MC: L’impressione da sempre è che si faccia difficoltà a inquadrare questo progetto nelle sue linee guida principali. Si pecca proprio di immaginario, quello che stiamo facendo è un modello innovativo che dovrebbe esserci in qualunque città: quello di un privato che insieme ad altre associazioni e realtà costruisce un distretto culturale e aggregativo, facendolo dal basso. Siamo andati a colmare dei vuoti urbani in un’area dove al massimo ci sarebbero stati capannoni industriali con a fianco uno scalo ferroviario in attesa dell’ennesimo supermercato.
Il progetto nasce come temporaneo, perché prima o poi le aree verranno rifunzionalizzate, ma questa è una transizione che può durare anche diversi anni e che non ha mai trovato applicazione normativa nel riconoscere il temporary use come appunto una forma legittima di utilizzo dello spazio.
Essere un ibrido che in questo momento non è legittimato nel panorama italiano mette un po' in crisi il sistema e gli interlocutori con cui dovresti dialogare.

Bunker Club Torino-019_by Antonio la Grotta 2019 for Club Futuro
© Antonio La Grotta

CF: Se potessi pensare ad un percorso di capacity building, quali sono le skills che potrebbero essere sviluppate all’interno dell’esperienza Bunker?

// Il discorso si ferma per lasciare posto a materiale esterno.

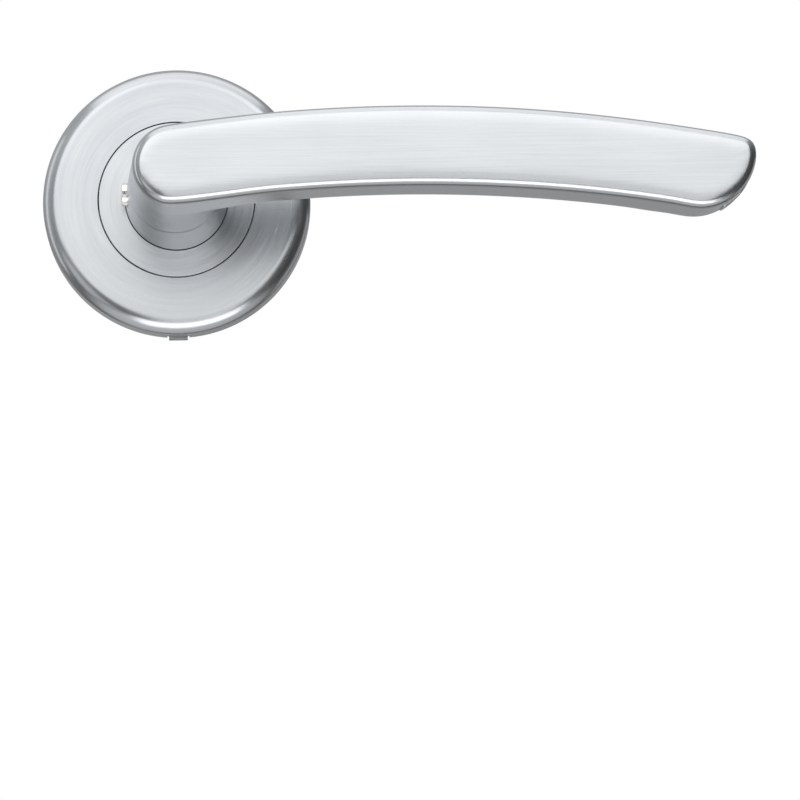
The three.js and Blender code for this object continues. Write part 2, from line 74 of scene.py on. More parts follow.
COVER_RADIUS = 26.0
COVER_DRAFT = 0.2
COVER_DEPTH = 8.5
COVER_WALL = 1.2
COVER_EDGE = 3.0
COVER_INSIDE_EDGE = 1.8
BASE_EDGE = 1.5
COVER_HOLE = 15.2
COLLAR_RADIUS = 15.0
COLLAR_BORE = 9.97
COLLAR_BACK = COVER_DEPTH - COVER_WALL
PEG_RADIUS = 1.0
PEG_CIRCLE = 12.65
PEG_ANGLES = (90, 210, 330)
PEG_ROOT = 0.3
FIT = 0.3

HUB_RADIUS = 8.0
HUB_NECK_RADIUS = 6.5
HUB_REAR = -2.5
HUB_FRONT = 34.0
HUB_SHOULDER = 8.1
KEYWAY_HALF_WIDTH = 1.5
KEYWAY_FLOOR = 6.8
RING_THICKNESS = 0.8
RING_GROOVE_RADIUS = 6.9
SOCKET = 8.2
SOCKET_FRONT = 31.0
SOCKET_CORNER = 6.2  # the mouth of the socket lies inside this radius
SOCKET_CHAMFER = 0.35
GRUB_OUT = 15.5
GRUB_RADIUS = 2.5
GRUB_SLOT = 0.8
GRUB_SLOT_DEPTH = 1.2
GRUB_CHAMFER = 0.9
GRUB_HOLE_START = -12.0
NECK_SEAM_OUT = 29.5
NECK_SEAM_WIDTH = 0.5
NECK_SEAM_DEPTH = 0.4

# ---------------------------------------------------------------- camera


def make_camera():
    """A long lens a little below the handle, looking slightly up at the front of the lever."""
    place = Vector((11.7, -651.2, -97.1)) * MM
    azimuth, elevation, roll = (math.radians(a) for a in (-2.75, -8.48, -1.02))
    back = Vector(
        (
            math.sin(azimuth) * math.cos(elevation),
            -math.cos(azimuth) * math.cos(elevation),
            math.sin(elevation),
        )
    )
    level = Vector((0, 0, 1)).cross(back).normalized()
    upright = back.cross(level)
    right = level * math.cos(roll) + upright * math.sin(roll)
    up = back.cross(right)
    turn = Matrix((right, up, back)).transposed()
    lens = bpy.data.cameras.new("camera")
    lens.lens = 151.25
    lens.sensor_width = 36
    lens.shift_x = 0.0037
    lens.shift_y = -0.2462
    lens.clip_end = 50
    camera = bpy.data.objects.new("camera", lens)
    camera.matrix_world = Matrix.Translation(place) @ turn.to_4x4()
    bpy.context.scene.collection.objects.link(camera)
    bpy.context.scene.camera = camera


# ---------------------------------------------------------------- working in edit mode


def start_piece(name):
    """Names the primitive that was just added and puts its size and place into its mesh."""
    piece = bpy.context.object
    piece.name = name
    piece.data.name = name
    bpy.ops.object.transform_apply(location=True, rotation=True, scale=True)
    bpy.ops.object.mode_set(mode="EDIT")
    bpy.ops.mesh.select_all(action="DESELECT")
    return piece


def nothing_selected():
    """Leaves edit mode and deselects every object."""
    if bpy.context.object and bpy.context.object.mode != "OBJECT":
        bpy.ops.object.mode_set(mode="OBJECT")
    bpy.ops.object.select_all(action="DESELECT")


def pick(piece):
    """Makes a piece the only one selected, and the one that operators work on."""
    nothing_selected()
    piece.select_set(True)
    bpy.context.view_layer.objects.active = piece


def edit_all_of(piece):
    """Opens a piece in edit mode with all of it selected."""
    pick(piece)
    bpy.ops.object.mode_set(mode="EDIT")
    bpy.ops.mesh.select_all(action="SELECT")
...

MC: Siamo in pochi e pensiamo a talmente tante cose per affrontare tutte le emergenze quotidiane che non abbiamo tempo per tutto il resto. È un problema del settore culturale: come fai ad avere le energie per fare progettazione long-term se sei sempre costretto a risolvere le emergenze del presente?
Le energie finiscono e spesso viene da chiedersi: ma per il resto della città io sono una risorsa o sono un problema?
Quello che manca al Bunker sono tempo e collaborazione. E una città come Torino che prova a rilanciarsi come città universitaria dovrebbe chiedersi: come posso attirare talenti e giovani se non valorizzo i miei centri di espressione culturale?